Do you meal-prep or are you a late-night snacker? Your cleaners aren’t judging, but of all the rooms in your home, the kitchen is most revealing. You eat the way you live, and they see the crumbs.
4. Your Emotional State

Emotions leave a trace, and cleaners can pick up on mental illness by observing the condition of the home.
For example, depression sometimes manifests itself in mountains of laundry, greasy dishes full of food, or half-done decluttering. Anxiety can be seen in an overly cleaned space or obsessive labeling habits, and grief is often visible in the untouched belongings of lost loved ones.
A house can become a holding cell for unresolved emotions. Even if you’re trying to hide inner turmoil, your cleaning rhythms—or lack thereof—reveal what you’re wrestling with. Cleaners don’t need degrees in psychology to recognize distress.
5. Your Social Life

Forget social media—your home reveals your social standing in more explicit language. Is there a group of coffee cups beside the sink? Two toothbrushes on the wall? Regularly used guest towels? More coasters on the coffee table?
These small signals can also help your cleaners surmise if you’re single, in a relationship, or hosting frequent guests. Even your pet’s behavior can be a sign of visitors, as nervous pets indicate infrequent callers.
On the other hand, unwrapped guest soaps, single glasses and mugs on the sink, or dust-covered, unopened wine bottles can suggest a quieter life. Your cleaner notices who you let into your house—literally.
6. Your Cleaning Habits

Yes, your cleaner will know if you clean before they arrive—and it’s not always appreciated. Most clients clean up, so they won’t be embarrassed, but that disrupts professional habits. Excessive cleaning may imply anxiety or perfectionism.
Some deliberately leave a mess to “get their money’s worth,” thinking more filth means more value. But professionals see through pretended messes. They’re educated to recognize actual grime vs. theatre messes.
Some even prefer clients who honor their processes over clients who micromanage. Ironically, being too clean is as revealing as being too dirty; it says more than you know.
7. Your Attention to Detail

The devil—and your personality—is in the details. Cleaners will notice whether your baseboards are always dusty, light switches are dirty, or cobwebs linger in corners. These small areas tend to reveal whether you notice surface appearances or whether you care about thoroughness.
Customers who always order deep cleans or ask about specific corners tend to prefer a tidier life, while those who never notice missed spots appear to clean as an afterthought.
Cleaners actually utilize these clues to change their style and method of cleaning to match the client. The fact of the matter is: the baseboards rarely lie.
8. Your Technological Acumen

Cleaners are unexpectedly good at recognizing digital natives. Smart assistants, robot vacuums, or touchless faucets in a house signal someone who is technologically savvy.

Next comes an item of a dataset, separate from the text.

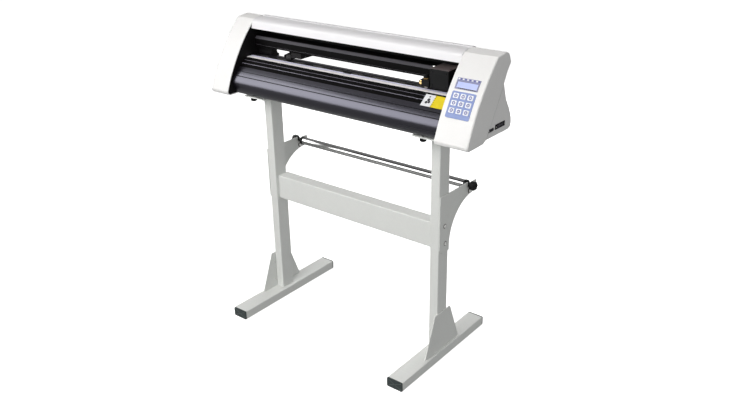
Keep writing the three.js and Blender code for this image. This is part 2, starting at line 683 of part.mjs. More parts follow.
function drives() {
  // Carriage motor: upright behind the rail's line, its pulley level with the carriage
  const motor = { half: 19.5, height: 40, top: 868, boss: 11, bossHeight: 2 };
  const motorBody = box(PULLEY.x - motor.half, PULLEY.x + motor.half,
    PULLEY.y - motor.half, PULLEY.y + motor.half, motor.top - motor.height, motor.top);
  const bossTop = motor.top + motor.bossHeight;
  const boss = turnedZ([[motor.boss, motor.top - 1], [motor.boss, bossTop]], PULLEY.x, PULLEY.y);
  part('carriage_motor', join(motorBody, boss), darkPlastic);
  const base = bossTop + GAP;
  const rim = 1.5;
  const belt = 8;
  for (const [name, x] of [['motor_pulley', PULLEY.x], ['idler_pulley', PULLEY.idlerX]]) {
    part(name, turnedZ([
      [PULLEY.radius + rim, base], [PULLEY.radius + rim, base + rim], [PULLEY.radius, base + rim],
      [PULLEY.radius, base + rim + belt], [PULLEY.radius + rim, base + rim + belt],
      [PULLEY.radius + rim, base + 2 * rim + belt]], x, PULLEY.y), steel);
  }

  // Feed motor: in front of the grit roller's gear, turning it through a pinion
  const backlash = 0.25;
  const reach = GEAR.module * (GEAR.teeth + GEAR.pinionTeeth) / 2 + backlash;
  const angle = THREE.MathUtils.degToRad(235);
  const [y, z] = [GRIT.y + reach * Math.cos(angle), GRIT_Z + reach * Math.sin(angle)];
  const face = GEAR.x + GEAR.width + 4;
  const feed = { half: 21, length: 40 };
  part('feed_motor', box(face, face + feed.length, y - feed.half, y + feed.half,
    z - feed.half, z + feed.half), darkPlastic);
  // A tooth gap of the gear lies at the line of centres, so the pinion shows it a tooth
  const toothCentre = 0.55;
  const gearPitch = 2 * Math.PI / GEAR.teeth;
  const pinionPitch = 2 * Math.PI / GEAR.pinionTeeth;
  const turns = angle / gearPitch - toothCentre;
  const lead = (turns - Math.floor(turns)) * gearPitch;
  const phase = angle + Math.PI - (toothCentre - 0.5) * pinionPitch
    - lead * GEAR.teeth / GEAR.pinionTeeth;
  const pinion = gear(GEAR.pinionTeeth, GEAR.x + 0.5, face - GAP, phase).translate(0, y, z);
  part('feed_pinion', pinion, brass);
}

function electronics() {
  const back = RIGHT_END - 24;
  const thickness = 1.6;
  const board = box(back, back + thickness, -31, 62, 745, 782);
  const fit = 0.6; // clearance of a socket in its window in the housing
  const sockets = PORTS.map(({ y, z, width, height }) => box(
    back + thickness / 2, RIGHT_END - COVER_WALL, y - width / 2 + fit, y + width / 2 - fit,
    z - height / 2 + fit, z + height / 2 - fit));
  part('main_board', join(board, ...sockets), circuitBoard);

  const { z, face, depth: moduleDepth } = INLET;
  const body = box(INLET.x0, INLET.x1, face - moduleDepth, face,
    z - INLET.height / 2, z + INLET.height / 2);
  const wells = [SOCKET, ROCKER].map(({ x, width, height, depth }) => box(
    x - width / 2 - GAP, x + width / 2 + GAP, face - depth - 2, face + 1,
    z - height / 2 - 1, z + height / 2 + 1));
  part('power_socket', cut(body, ...wells), darkPlastic);

  // The rocker's two halves slope to a low ridge over its pivot
  const { x, width, height, depth, travel } = ROCKER;
  const rocker = outline([
    [-depth, -height / 2 + 2], [0, -height / 2], [travel, -height / 2 + 0.6], [0.2, 0],
    [travel, height / 2 - 0.6], [0, height / 2], [-depth, height / 2 - 2]]);
  part('power_switch', alongX(rocker, x - width / 2, x + width / 2).translate(0, face, z), rubber);
}

feet();
posts();
mediaRoller();
headMounting();
bed();
gritRoller();
rail();
carriage();
tool();
pinchRollers();
housings();
topCover();
controlPanel();
drives();
electronics();

export default machine;
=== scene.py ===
import json
import math

import bmesh
import bpy
from mathutils import Matrix, Vector

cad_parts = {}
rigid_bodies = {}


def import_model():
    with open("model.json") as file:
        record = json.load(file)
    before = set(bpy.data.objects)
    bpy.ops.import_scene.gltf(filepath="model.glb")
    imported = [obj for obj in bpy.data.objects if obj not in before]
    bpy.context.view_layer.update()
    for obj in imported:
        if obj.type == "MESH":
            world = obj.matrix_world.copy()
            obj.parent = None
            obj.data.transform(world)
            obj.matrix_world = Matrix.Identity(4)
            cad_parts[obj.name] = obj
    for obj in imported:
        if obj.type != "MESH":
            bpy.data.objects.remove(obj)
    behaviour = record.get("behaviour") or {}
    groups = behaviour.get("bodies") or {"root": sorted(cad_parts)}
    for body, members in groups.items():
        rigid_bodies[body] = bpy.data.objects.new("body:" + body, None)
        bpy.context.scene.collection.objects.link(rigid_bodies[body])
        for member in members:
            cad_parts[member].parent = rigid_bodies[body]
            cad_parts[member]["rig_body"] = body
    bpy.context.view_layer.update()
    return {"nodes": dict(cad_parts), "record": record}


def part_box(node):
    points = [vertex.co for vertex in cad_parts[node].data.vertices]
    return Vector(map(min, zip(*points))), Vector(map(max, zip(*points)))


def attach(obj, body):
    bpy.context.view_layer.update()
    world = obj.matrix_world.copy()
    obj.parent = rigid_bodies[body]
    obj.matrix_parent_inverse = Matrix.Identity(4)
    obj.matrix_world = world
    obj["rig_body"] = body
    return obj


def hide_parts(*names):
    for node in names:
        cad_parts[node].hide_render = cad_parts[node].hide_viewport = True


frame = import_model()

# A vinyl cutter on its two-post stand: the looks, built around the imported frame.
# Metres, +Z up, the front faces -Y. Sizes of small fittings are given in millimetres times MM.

MM = 0.001
SIDES = (("left", -1), ("right", 1))
ENDS = (("front", -1), ("rear", 1))
SLOT_OF = {part["node"]: part["material_slot"] for part in frame["record"]["subparts"]}


def corner(node, x, y, z):
    """A point of a node's box: each of x, y and z runs from 0, the low side, to 1, the high side."""
    low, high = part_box(node)
    return Vector(a + (b - a) * share for a, b, share in zip(low, high, (x, y, z)))


# ---------------------------------------------------------------- materials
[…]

Analog thermostats and traditional alarm clocks signal someone who might be a bit technology-shy.
A cluttered set of charging cables or a tech drawer filled with obsolete devices also signifies digital hoarding. Even how you title your Wi-Fi router or store your remote controls gives something away.
Your devices aren’t just tools—they’re cultural and generational signals about your life that your cleaners will likely notice rather quickly.
9. Your Stress Levels

Stress builds up quietly, but your home screams it. A cleaner would most likely read your stress levels from how you maintain (or don’t maintain) your home. Laundry overflowing onto floors, unpaid bills stacked on counters, and moldy leftovers in the fridge suggest you’re overwhelmed.
By contrast, compulsive tidiness may indicate someone trying to regain control. Cleaners sometimes describe stress-laden homes as “tight,” where every surface is rigid and nothing feels lived-in.
For example, a spotless luxury home can be eerily impersonal, like a museum of anxiety. You can hide your stress from your colleagues or friends, but not from your cleaner.